### DO THIS:
Give all of the lines again exactly as they read.

### INFORMATION PROVIDED:
++++++
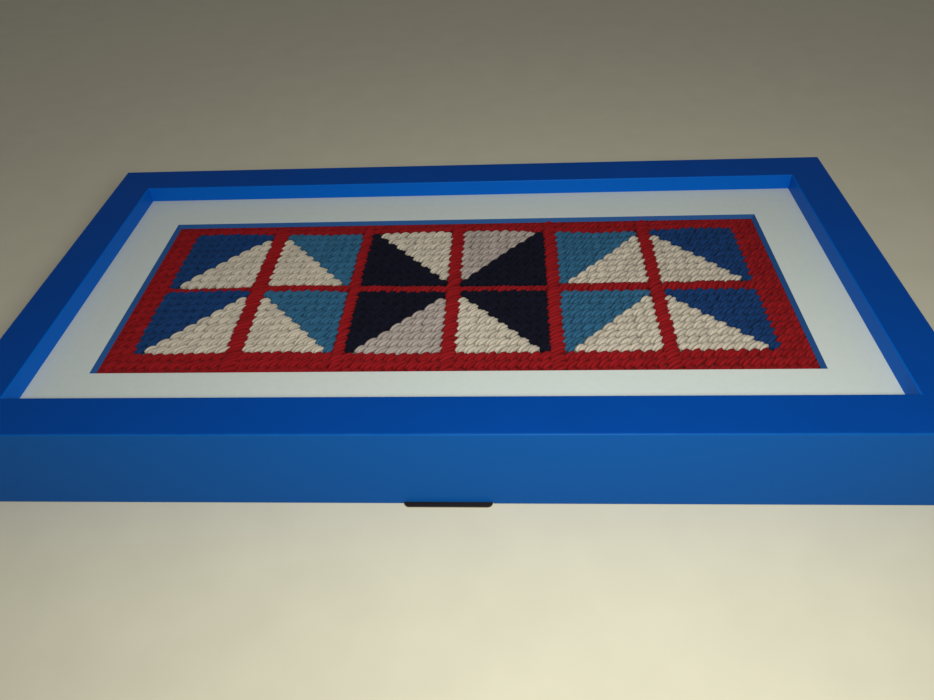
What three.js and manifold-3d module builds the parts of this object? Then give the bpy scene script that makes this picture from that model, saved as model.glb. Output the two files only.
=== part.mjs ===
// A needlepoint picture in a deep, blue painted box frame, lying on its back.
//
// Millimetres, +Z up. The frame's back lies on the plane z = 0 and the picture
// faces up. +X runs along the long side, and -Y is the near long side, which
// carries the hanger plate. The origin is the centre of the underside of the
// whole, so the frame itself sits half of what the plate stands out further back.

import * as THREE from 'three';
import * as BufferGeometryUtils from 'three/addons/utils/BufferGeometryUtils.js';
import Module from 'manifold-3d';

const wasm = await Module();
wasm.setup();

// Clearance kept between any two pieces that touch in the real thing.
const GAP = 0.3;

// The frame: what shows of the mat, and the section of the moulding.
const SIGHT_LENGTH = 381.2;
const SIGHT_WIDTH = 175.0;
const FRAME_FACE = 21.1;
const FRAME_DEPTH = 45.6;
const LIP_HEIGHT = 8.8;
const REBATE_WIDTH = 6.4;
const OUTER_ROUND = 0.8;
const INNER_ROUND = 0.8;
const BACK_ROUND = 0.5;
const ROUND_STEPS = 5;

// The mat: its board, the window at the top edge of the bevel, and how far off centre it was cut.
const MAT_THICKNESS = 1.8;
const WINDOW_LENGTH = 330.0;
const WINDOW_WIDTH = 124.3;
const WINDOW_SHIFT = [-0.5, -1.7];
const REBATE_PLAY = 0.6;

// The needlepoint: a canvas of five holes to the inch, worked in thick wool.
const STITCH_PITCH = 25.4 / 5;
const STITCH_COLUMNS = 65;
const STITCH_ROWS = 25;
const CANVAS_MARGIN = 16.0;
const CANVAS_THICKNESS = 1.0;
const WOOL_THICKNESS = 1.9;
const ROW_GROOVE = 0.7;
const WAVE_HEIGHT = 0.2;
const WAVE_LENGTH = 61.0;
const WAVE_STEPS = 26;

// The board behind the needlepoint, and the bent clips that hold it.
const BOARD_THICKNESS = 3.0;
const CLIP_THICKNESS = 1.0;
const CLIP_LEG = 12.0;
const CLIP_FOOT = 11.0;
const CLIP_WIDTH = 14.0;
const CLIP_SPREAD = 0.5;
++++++
### OUTPUT FOR THIS TASK:
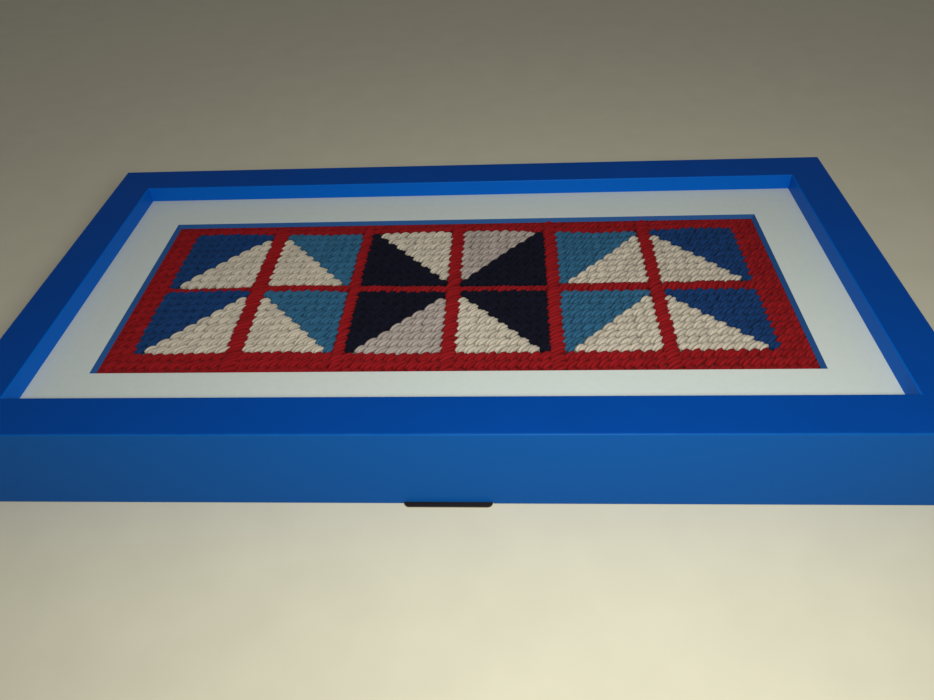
What three.js and manifold-3d module builds the parts of this object? Then give the bpy scene script that makes this picture from that model, saved as model.glb. Output the two files only.
=== part.mjs ===
// A needlepoint picture in a deep, blue painted box frame, lying on its back.
//
// Millimetres, +Z up. The frame's back lies on the plane z = 0 and the picture
// faces up. +X runs along the long side, and -Y is the near long side, which
// carries the hanger plate. The origin is the centre of the underside of the
// whole, so the frame itself sits half of what the plate stands out further back.

import * as THREE from 'three';
import * as BufferGeometryUtils from 'three/addons/utils/BufferGeometryUtils.js';
import Module from 'manifold-3d';

const wasm = await Module();
wasm.setup();

// Clearance kept between any two pieces that touch in the real thing.
const GAP = 0.3;

// The frame: what shows of the mat, and the section of the moulding.
const SIGHT_LENGTH = 381.2;
const SIGHT_WIDTH = 175.0;
const FRAME_FACE = 21.1;
const FRAME_DEPTH = 45.6;
const LIP_HEIGHT = 8.8;
const REBATE_WIDTH = 6.4;
const OUTER_ROUND = 0.8;
const INNER_ROUND = 0.8;
const BACK_ROUND = 0.5;
const ROUND_STEPS = 5;

// The mat: its board, the window at the top edge of the bevel, and how far off centre it was cut.
const MAT_THICKNESS = 1.8;
const WINDOW_LENGTH = 330.0;
const WINDOW_WIDTH = 124.3;
const WINDOW_SHIFT = [-0.5, -1.7];
const REBATE_PLAY = 0.6;

// The needlepoint: a canvas of five holes to the inch, worked in thick wool.
const STITCH_PITCH = 25.4 / 5;
const STITCH_COLUMNS = 65;
const STITCH_ROWS = 25;
const CANVAS_MARGIN = 16.0;
const CANVAS_THICKNESS = 1.0;
const WOOL_THICKNESS = 1.9;
const ROW_GROOVE = 0.7;
const WAVE_HEIGHT = 0.2;
const WAVE_LENGTH = 61.0;
const WAVE_STEPS = 26;

// The board behind the needlepoint, and the bent clips that hold it.
const BOARD_THICKNESS = 3.0;
const CLIP_THICKNESS = 1.0;
const CLIP_LEG = 12.0;
const CLIP_FOOT = 11.0;
const CLIP_WIDTH = 14.0;
const CLIP_SPREAD = 0.5;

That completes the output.